=== Request ===
How does the data below read from its first line through the line containing "fixed_lean_at = 0.37; // [0.3:0.01:0.5]"? Print those lines exactly.

=== Data shown ===
···
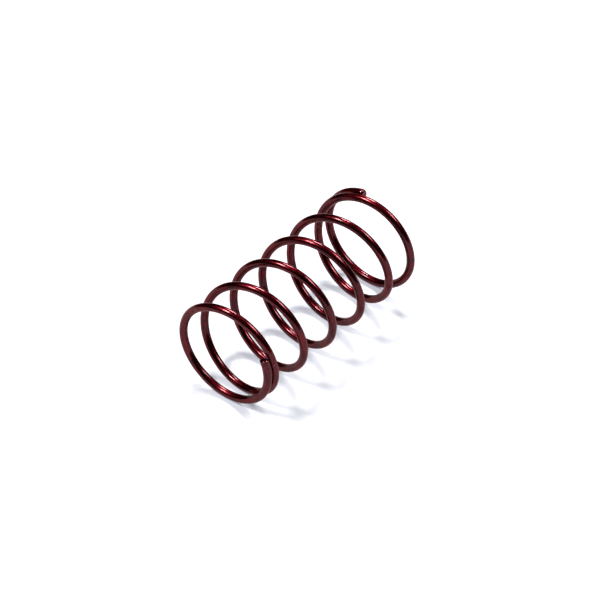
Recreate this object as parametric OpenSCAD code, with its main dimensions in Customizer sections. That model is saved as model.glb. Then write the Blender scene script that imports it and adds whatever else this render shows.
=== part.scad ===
// Helical compression spring, wound right-handed from one length of round wire.
// Its axis lies along X, and its fixed end seats on the plane X = 0. Both end turns are
// closed against their neighbours and left unground, and each ends in a square cut.
// The wire is divided along its length, on planes through the axis. The lengths slide
// a little along X past one another, so that the turns can close up.

/* [Wire] */
// Diameter of the wire
wire_d = 1.6; // [1:0.1:1.6]
// Flat sides round the wire
wire_sides = 12; // [8:4:16]
// Steps along each quarter turn, an odd number so that a flat faces straight down
quarter_steps = 9; // [5:2:11]

/* [Coil] */
// Outside diameter of the coil
outer_d = 22; // [20:0.5:30]
// Rise of one open turn along the axis
pitch = 8.75; // [8.5:0.05:12]
// Quarter turns that move one by one between the two ends
coil_quarters = 16; // [8:4:20]

/* [Fixed end] */
// Arc of wire from the cut tip to the first division, in degrees
fixed_tip_arc = 68; // [60:1:75]
// Turns from the cut tip to where the wire starts to open
fixed_open_from = 0.46; // [0.4:0.01:0.47]
// Turns from the cut tip to where it has its full rise
fixed_open_to = 1.13; // [1.05:0.01:1.14]
// How far the end turn leans out of square
fixed_lean = 0.7; // [0:0.1:0.8]
// Turns from the cut tip to where the leaning turn stands furthest in
fixed_lean_at = 0.37; // [0.3:0.01:0.5]

/* [Moving end] */
// Arc of wire from the last division to the cut tip, in degrees
moving_tip_arc = 126; // [115:1:130]
// Turns from the cut tip to where the wire starts to open
moving_open_from = 0.19; // [0.1:0.01:0.2]
// Turns from the cut tip to where it has its full rise
moving_open_to = 1.54; // [1.4:0.01:1.55]

/* [Hidden] */
// Angle of the first division, from +Y towards +Z. A division every 90 degrees from
// there leaves the middle of one length at the bottom of each turn.
first_division = 225;
// Quarter turns that keep together next to each tip
fixed_quarters = 5;
moving_quarters = 4;
quarter_count = fixed_quarters + coil_quarters + moving_quarters;
tip_angle = first_division - fixed_tip_arc;
divisions = concat(
    [tip_angle],
    [for (i = [0 : quarter_count]) first_division + 90 * i],
    [first_division + 90 * quarter_count + moving_tip_arc]
);
total_turns = (divisions[quarter_count + 2] - tip_angle) / 360;
wire_r = wire_d / 2;
coil_r = (outer_d - wire_d) / 2;
ring_step = 90 / quarter_steps;

function two_digits(i) = str(i < 10 ? "0" : "", i);

NODES = concat(
    ["fixed_end_tip"],
    [for (i = [1 : fixed_quarters]) str("fixed_end_quarter_", i)],
    [for (i = [1 : coil_quarters]) str("coil_quarter_", two_digits(i))],
    [for (i = [1 : moving_quarters]) str("moving_end_quarter_", i)],
    ["moving_end_tip"]
);

// How far the wire is into its opening, from 0 to 1
function opened(turns, from, to) = min(max((turns - from) / (to - from), 0), 1);

// Height gained since the cut tip: the slope grows smoothly from 0 to the full pitch
function tip_height(turns, from, to) =
    let (s = opened(turns, from, to))
    pitch * ((to - from) * (pow(s, 3) - pow(s, 4) / 2) + max(turns - to, 0));

// The end turn's lean out of square, which fades out as the wire opens
function lean(turns) =
    let (s = opened(turns, 0, 1.25))
    fixed_lean * (cos(360 * (turns - fixed_lean_at)) - cos(360 * fixed_lean_at))
    * (1 - 3 * s * s + 2 * s * s * s);

function fixed_height(turns) =
    tip_height(turns, fixed_open_from, fixed_open_to) + lean(turns);

function moving_height(turns) = tip_height(turns, moving_open_from, moving_open_to);

middle_turn = total_turns / 2;
centre_length = fixed_height(middle_turn) + moving_height(middle_turn);

// Position of the wire's centre along the axis
function wire_x(angle) =
    let (turns = (angle - tip_angle) / 360)
    wire_r + (turns < middle_turn
        ? fixed_height(turns)
        : centre_length - moving_height(total_turns - turns));

// A section across a sloping wire on a plane through the axis is longer by this factor
function slope_stretch(angle) =
    let (rise = (wire_x(angle + 1) - wire_x(angle - 1)) * 90 / (PI * coil_r))
    sqrt(1 + rise * rise);

function ring(angle) =
    let (x = wire_x(angle), stretch = slope_stretch(angle))
    [for (i = [0 : wire_sides - 1])
        let (around = 360 * i / wire_sides, r = coil_r + wire_r * cos(around))
        [x + stretch * wire_r * sin(around), r * cos(angle), r * sin(angle)]];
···
=== Answer to the exercise ===
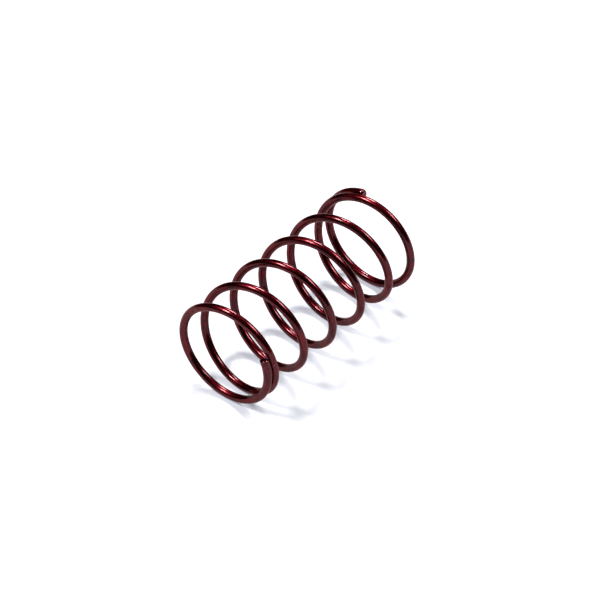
Recreate this object as parametric OpenSCAD code, with its main dimensions in Customizer sections. That model is saved as model.glb. Then write the Blender scene script that imports it and adds whatever else this render shows.
=== part.scad ===
// Helical compression spring, wound right-handed from one length of round wire.
// Its axis lies along X, and its fixed end seats on the plane X = 0. Both end turns are
// closed against their neighbours and left unground, and each ends in a square cut.
// The wire is divided along its length, on planes through the axis. The lengths slide
// a little along X past one another, so that the turns can close up.

/* [Wire] */
// Diameter of the wire
wire_d = 1.6; // [1:0.1:1.6]
// Flat sides round the wire
wire_sides = 12; // [8:4:16]
// Steps along each quarter turn, an odd number so that a flat faces straight down
quarter_steps = 9; // [5:2:11]

/* [Coil] */
// Outside diameter of the coil
outer_d = 22; // [20:0.5:30]
// Rise of one open turn along the axis
pitch = 8.75; // [8.5:0.05:12]
// Quarter turns that move one by one between the two ends
coil_quarters = 16; // [8:4:20]

/* [Fixed end] */
// Arc of wire from the cut tip to the first division, in degrees
fixed_tip_arc = 68; // [60:1:75]
// Turns from the cut tip to where the wire starts to open
fixed_open_from = 0.46; // [0.4:0.01:0.47]
// Turns from the cut tip to where it has its full rise
fixed_open_to = 1.13; // [1.05:0.01:1.14]
// How far the end turn leans out of square
fixed_lean = 0.7; // [0:0.1:0.8]
// Turns from the cut tip to where the leaning turn stands furthest in
fixed_lean_at = 0.37; // [0.3:0.01:0.5]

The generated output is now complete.